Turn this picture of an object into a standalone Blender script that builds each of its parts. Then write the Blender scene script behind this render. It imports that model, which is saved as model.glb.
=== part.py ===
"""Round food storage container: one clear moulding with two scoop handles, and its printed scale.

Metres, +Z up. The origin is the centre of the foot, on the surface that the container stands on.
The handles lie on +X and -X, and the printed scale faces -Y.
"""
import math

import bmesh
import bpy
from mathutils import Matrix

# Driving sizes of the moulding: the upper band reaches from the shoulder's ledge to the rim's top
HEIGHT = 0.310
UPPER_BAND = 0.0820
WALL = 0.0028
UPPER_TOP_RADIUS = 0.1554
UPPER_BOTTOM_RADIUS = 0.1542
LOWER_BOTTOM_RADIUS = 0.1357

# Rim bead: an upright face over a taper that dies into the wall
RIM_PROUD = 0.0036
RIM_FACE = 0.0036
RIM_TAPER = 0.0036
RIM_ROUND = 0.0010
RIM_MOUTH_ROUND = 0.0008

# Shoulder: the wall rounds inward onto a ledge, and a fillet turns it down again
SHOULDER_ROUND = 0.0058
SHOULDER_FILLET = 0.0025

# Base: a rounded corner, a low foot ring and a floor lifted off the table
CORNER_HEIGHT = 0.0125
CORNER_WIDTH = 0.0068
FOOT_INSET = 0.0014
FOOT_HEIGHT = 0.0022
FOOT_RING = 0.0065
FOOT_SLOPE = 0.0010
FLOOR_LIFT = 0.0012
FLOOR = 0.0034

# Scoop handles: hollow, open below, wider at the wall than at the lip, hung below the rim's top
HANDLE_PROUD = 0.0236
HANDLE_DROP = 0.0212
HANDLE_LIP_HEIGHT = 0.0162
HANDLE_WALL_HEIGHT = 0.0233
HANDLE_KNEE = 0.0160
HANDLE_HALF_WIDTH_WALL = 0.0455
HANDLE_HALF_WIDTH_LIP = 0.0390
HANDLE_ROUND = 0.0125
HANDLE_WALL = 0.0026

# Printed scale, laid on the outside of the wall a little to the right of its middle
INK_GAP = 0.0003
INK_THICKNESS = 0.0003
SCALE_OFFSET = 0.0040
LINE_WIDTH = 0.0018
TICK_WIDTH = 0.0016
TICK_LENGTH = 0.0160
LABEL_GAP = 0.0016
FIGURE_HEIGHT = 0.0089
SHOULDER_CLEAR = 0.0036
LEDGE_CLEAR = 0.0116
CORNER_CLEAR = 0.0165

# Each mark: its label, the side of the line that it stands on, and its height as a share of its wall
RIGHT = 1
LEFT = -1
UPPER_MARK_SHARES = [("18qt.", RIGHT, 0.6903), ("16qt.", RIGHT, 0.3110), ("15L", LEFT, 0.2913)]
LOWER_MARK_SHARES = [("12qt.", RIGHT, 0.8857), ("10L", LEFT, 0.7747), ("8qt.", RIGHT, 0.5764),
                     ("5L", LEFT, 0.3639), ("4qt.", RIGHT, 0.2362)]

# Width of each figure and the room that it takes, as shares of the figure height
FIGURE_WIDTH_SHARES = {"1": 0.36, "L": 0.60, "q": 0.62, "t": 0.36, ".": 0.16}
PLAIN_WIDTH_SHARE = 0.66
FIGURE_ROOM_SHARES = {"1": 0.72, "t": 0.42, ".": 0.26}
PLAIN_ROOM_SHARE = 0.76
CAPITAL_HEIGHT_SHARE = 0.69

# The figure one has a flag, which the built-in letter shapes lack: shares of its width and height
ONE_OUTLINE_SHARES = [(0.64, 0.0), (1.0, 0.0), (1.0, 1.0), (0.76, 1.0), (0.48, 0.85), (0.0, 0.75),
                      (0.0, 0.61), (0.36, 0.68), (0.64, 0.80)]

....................

All lines from the beginning of the material above through the one with "its printed scale." need to be returned exactly; please return those and only those.

Turn this picture of an object into a standalone Blender script that builds each of its parts. Then write the Blender scene script behind this render. It imports that model, which is saved as model.glb.
=== part.py ===
"""Round food storage container: one clear moulding with two scoop handles, and its printed scale.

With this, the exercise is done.